Repeat, exactly, the run of lines that opens with the line containing "# ---- every" and closes with the line containing "bpy.data.objects.remove(obj)", and leave all other lines out.

• **Data for this exercise**:
================
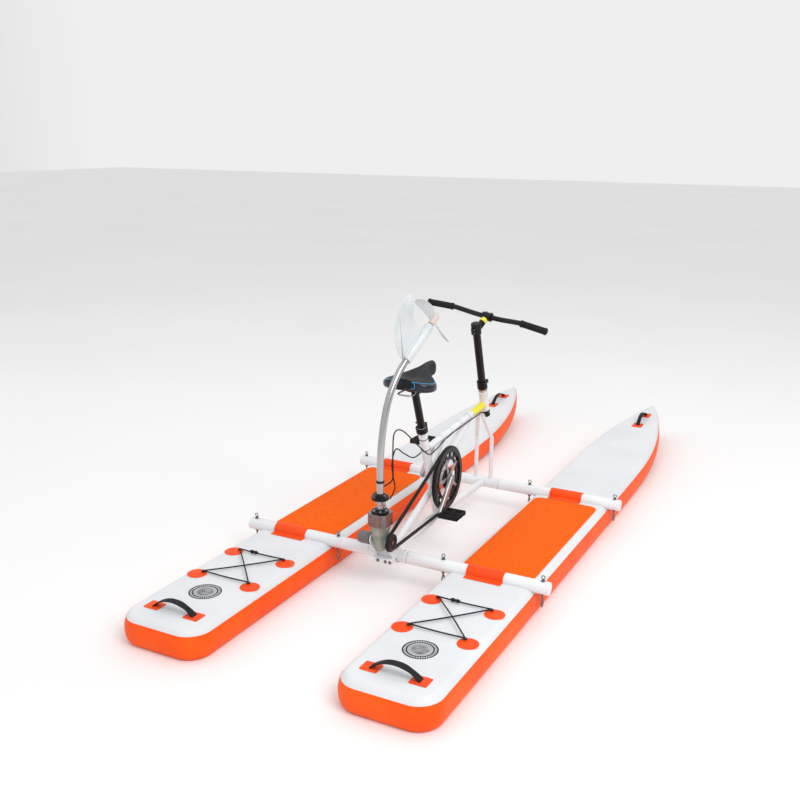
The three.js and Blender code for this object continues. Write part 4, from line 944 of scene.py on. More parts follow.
================
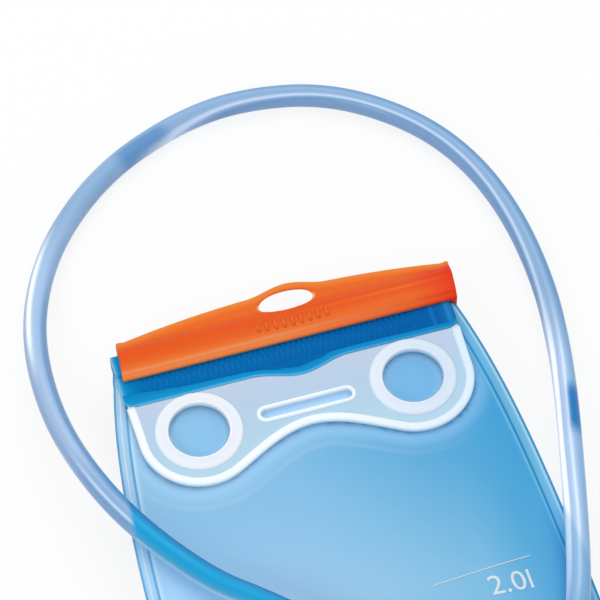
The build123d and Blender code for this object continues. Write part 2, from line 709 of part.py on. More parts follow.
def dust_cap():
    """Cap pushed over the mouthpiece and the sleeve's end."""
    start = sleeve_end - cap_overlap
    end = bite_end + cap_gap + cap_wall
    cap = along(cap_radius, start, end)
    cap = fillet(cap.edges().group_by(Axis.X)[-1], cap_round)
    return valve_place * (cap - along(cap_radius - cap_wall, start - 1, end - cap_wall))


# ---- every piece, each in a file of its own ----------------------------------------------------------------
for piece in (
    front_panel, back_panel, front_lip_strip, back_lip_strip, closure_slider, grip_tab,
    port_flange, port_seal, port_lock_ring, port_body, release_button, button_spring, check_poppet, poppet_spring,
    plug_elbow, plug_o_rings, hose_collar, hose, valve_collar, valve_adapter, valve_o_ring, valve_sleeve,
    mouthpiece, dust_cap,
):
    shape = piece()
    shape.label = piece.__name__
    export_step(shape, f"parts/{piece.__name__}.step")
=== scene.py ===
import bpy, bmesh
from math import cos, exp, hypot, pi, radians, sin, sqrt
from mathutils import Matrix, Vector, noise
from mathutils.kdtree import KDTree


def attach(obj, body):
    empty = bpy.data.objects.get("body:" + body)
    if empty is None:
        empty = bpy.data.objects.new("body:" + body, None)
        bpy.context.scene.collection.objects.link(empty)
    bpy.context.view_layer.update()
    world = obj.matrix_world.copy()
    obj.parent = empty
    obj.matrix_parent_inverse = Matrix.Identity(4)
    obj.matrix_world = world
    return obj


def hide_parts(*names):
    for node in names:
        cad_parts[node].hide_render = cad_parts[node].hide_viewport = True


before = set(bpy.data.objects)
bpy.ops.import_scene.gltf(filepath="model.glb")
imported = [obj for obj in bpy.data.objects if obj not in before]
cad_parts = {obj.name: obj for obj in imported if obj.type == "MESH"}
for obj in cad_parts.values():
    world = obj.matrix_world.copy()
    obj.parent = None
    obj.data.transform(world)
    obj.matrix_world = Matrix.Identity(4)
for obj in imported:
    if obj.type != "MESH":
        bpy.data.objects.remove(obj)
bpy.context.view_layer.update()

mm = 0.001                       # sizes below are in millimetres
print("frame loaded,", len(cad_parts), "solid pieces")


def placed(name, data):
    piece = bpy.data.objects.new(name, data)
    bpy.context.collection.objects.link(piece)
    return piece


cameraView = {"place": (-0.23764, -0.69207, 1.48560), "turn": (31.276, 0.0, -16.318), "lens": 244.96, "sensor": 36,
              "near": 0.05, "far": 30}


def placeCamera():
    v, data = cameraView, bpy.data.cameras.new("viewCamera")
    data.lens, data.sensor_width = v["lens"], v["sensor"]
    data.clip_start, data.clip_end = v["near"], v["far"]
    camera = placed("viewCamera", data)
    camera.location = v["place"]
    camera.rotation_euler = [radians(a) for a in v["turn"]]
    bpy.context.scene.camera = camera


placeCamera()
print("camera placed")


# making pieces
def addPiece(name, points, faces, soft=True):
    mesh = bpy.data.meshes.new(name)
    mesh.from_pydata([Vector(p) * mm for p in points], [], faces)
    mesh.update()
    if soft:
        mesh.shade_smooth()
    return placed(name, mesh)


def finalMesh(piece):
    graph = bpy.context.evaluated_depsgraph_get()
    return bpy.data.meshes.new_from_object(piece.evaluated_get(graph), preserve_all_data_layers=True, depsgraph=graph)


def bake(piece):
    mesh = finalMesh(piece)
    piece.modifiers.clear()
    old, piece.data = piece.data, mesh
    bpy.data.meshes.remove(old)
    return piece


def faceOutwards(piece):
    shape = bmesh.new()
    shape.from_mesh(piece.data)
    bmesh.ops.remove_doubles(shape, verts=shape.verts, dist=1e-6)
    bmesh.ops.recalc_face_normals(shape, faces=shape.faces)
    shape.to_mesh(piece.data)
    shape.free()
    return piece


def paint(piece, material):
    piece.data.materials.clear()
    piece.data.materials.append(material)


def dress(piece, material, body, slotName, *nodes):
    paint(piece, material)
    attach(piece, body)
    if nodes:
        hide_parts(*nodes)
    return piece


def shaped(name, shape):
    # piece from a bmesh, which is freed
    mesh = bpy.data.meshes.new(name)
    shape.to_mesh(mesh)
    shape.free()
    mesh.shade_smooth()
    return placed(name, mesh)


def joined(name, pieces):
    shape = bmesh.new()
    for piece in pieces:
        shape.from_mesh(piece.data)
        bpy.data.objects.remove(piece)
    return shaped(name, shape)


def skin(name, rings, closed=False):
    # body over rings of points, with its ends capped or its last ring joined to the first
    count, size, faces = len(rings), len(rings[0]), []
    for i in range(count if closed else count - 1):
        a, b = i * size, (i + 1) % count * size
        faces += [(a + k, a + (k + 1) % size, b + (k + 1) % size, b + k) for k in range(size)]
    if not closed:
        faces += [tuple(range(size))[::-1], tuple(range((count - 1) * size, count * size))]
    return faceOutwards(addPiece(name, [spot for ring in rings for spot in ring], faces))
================
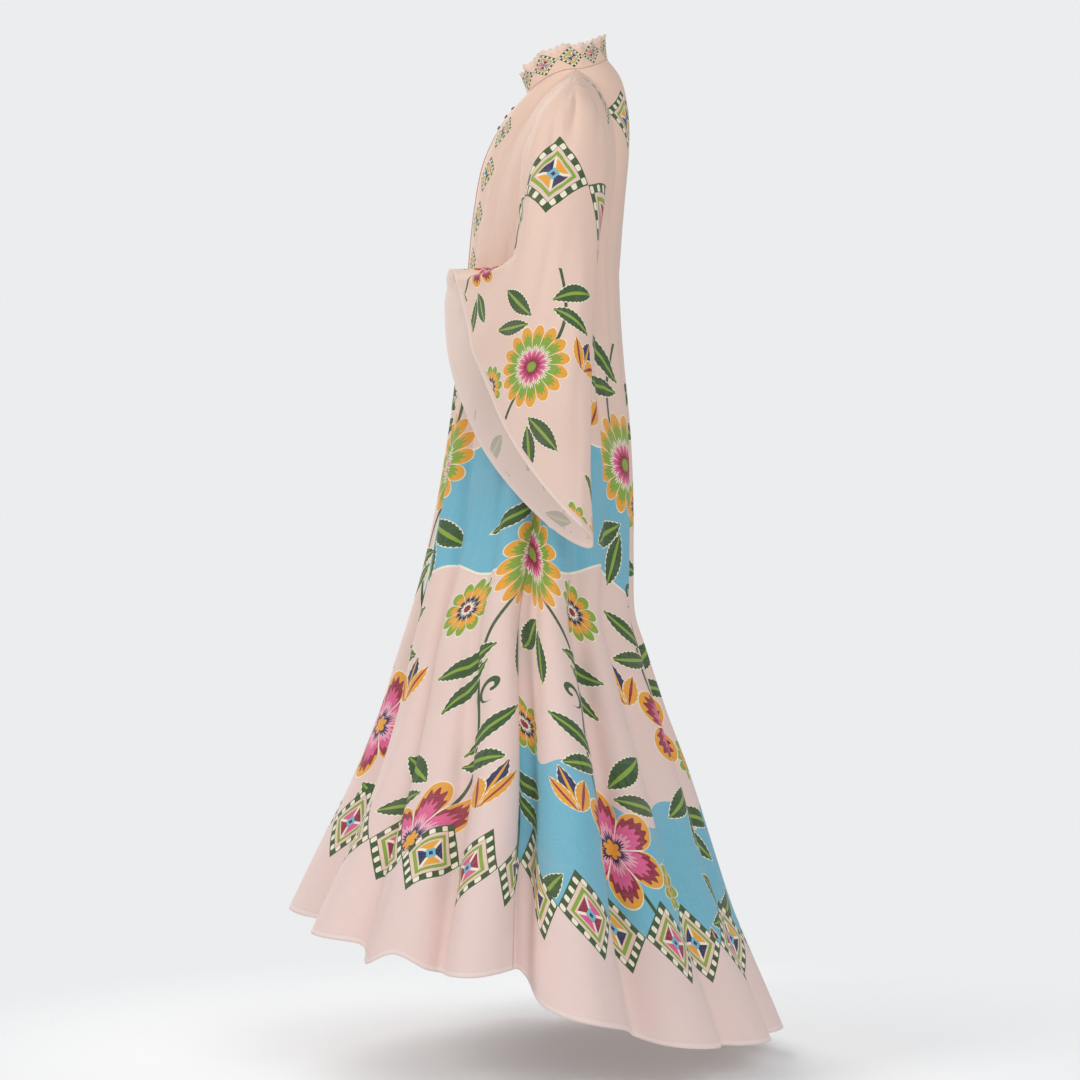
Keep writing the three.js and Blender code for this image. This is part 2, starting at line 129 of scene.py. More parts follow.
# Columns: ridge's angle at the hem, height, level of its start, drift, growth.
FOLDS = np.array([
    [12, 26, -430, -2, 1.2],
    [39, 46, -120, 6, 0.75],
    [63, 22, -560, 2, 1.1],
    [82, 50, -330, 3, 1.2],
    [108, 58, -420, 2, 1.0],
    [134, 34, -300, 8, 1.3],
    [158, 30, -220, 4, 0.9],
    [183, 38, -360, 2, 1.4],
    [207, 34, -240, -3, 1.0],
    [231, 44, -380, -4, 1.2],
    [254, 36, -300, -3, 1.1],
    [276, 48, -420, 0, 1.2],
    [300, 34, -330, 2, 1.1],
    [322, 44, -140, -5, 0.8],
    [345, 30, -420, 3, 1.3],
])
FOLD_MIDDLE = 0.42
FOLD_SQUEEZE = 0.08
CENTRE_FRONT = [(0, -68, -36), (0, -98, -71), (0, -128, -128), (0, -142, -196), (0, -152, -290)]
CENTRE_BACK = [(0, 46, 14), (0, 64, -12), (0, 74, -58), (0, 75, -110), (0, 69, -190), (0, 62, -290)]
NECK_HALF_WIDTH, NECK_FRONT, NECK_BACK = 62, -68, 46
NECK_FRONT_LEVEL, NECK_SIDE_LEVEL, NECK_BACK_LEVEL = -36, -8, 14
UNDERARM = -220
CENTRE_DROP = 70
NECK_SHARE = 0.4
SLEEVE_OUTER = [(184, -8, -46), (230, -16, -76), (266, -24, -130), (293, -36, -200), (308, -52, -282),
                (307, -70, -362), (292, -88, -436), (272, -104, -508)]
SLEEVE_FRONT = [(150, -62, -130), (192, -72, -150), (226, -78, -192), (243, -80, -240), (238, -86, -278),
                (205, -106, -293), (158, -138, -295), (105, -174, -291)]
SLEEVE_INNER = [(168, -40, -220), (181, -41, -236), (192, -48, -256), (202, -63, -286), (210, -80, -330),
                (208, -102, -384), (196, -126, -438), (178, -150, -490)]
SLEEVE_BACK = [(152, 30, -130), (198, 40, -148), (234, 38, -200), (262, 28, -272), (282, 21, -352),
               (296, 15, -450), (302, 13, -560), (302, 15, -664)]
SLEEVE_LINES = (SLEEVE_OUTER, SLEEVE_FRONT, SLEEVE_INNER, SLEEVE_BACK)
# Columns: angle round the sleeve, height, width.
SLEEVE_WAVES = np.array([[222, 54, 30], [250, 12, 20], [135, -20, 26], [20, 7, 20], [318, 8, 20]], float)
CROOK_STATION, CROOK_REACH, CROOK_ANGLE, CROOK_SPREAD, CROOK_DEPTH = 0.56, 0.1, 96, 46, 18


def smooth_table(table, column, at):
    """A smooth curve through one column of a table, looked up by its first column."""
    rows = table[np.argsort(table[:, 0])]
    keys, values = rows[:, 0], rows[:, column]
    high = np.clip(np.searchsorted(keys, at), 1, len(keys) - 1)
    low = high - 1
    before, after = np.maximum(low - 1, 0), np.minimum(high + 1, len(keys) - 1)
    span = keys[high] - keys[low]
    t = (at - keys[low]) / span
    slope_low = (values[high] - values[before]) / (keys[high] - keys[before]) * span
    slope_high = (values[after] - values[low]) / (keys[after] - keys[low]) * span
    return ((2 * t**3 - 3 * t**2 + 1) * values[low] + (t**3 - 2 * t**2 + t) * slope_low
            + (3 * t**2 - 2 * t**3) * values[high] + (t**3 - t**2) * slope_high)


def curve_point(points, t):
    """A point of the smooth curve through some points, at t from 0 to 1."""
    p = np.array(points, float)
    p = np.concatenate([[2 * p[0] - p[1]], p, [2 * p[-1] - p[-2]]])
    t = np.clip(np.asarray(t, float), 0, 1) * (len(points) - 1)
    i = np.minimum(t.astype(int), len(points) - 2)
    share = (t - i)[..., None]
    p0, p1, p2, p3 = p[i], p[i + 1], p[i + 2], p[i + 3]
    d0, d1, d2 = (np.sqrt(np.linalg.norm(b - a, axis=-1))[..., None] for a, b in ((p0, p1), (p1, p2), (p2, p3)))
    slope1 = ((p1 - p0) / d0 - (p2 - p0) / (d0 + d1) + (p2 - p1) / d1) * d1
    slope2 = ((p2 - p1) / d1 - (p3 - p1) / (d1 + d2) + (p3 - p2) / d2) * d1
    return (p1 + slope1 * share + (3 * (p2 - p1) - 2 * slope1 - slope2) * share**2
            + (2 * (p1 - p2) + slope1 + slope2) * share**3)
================
• **Response for this exercise**:
# ---- every piece, each in a file of its own ----------------------------------------------------------------
for piece in (
    front_panel, back_panel, front_lip_strip, back_lip_strip, closure_slider, grip_tab,
    port_flange, port_seal, port_lock_ring, port_body, release_button, button_spring, check_poppet, poppet_spring,
    plug_elbow, plug_o_rings, hose_collar, hose, valve_collar, valve_adapter, valve_o_ring, valve_sleeve,
    mouthpiece, dust_cap,
):
    shape = piece()
    shape.label = piece.__name__
    export_step(shape, f"parts/{piece.__name__}.step")
=== scene.py ===
import bpy, bmesh
from math import cos, exp, hypot, pi, radians, sin, sqrt
from mathutils import Matrix, Vector, noise
from mathutils.kdtree import KDTree


def attach(obj, body):
    empty = bpy.data.objects.get("body:" + body)
    if empty is None:
        empty = bpy.data.objects.new("body:" + body, None)
        bpy.context.scene.collection.objects.link(empty)
    bpy.context.view_layer.update()
    world = obj.matrix_world.copy()
    obj.parent = empty
    obj.matrix_parent_inverse = Matrix.Identity(4)
    obj.matrix_world = world
    return obj


def hide_parts(*names):
    for node in names:
        cad_parts[node].hide_render = cad_parts[node].hide_viewport = True


before = set(bpy.data.objects)
bpy.ops.import_scene.gltf(filepath="model.glb")
imported = [obj for obj in bpy.data.objects if obj not in before]
cad_parts = {obj.name: obj for obj in imported if obj.type == "MESH"}
for obj in cad_parts.values():
    world = obj.matrix_world.copy()
    obj.parent = None
    obj.data.transform(world)
    obj.matrix_world = Matrix.Identity(4)
for obj in imported:
    if obj.type != "MESH":
        bpy.data.objects.remove(obj)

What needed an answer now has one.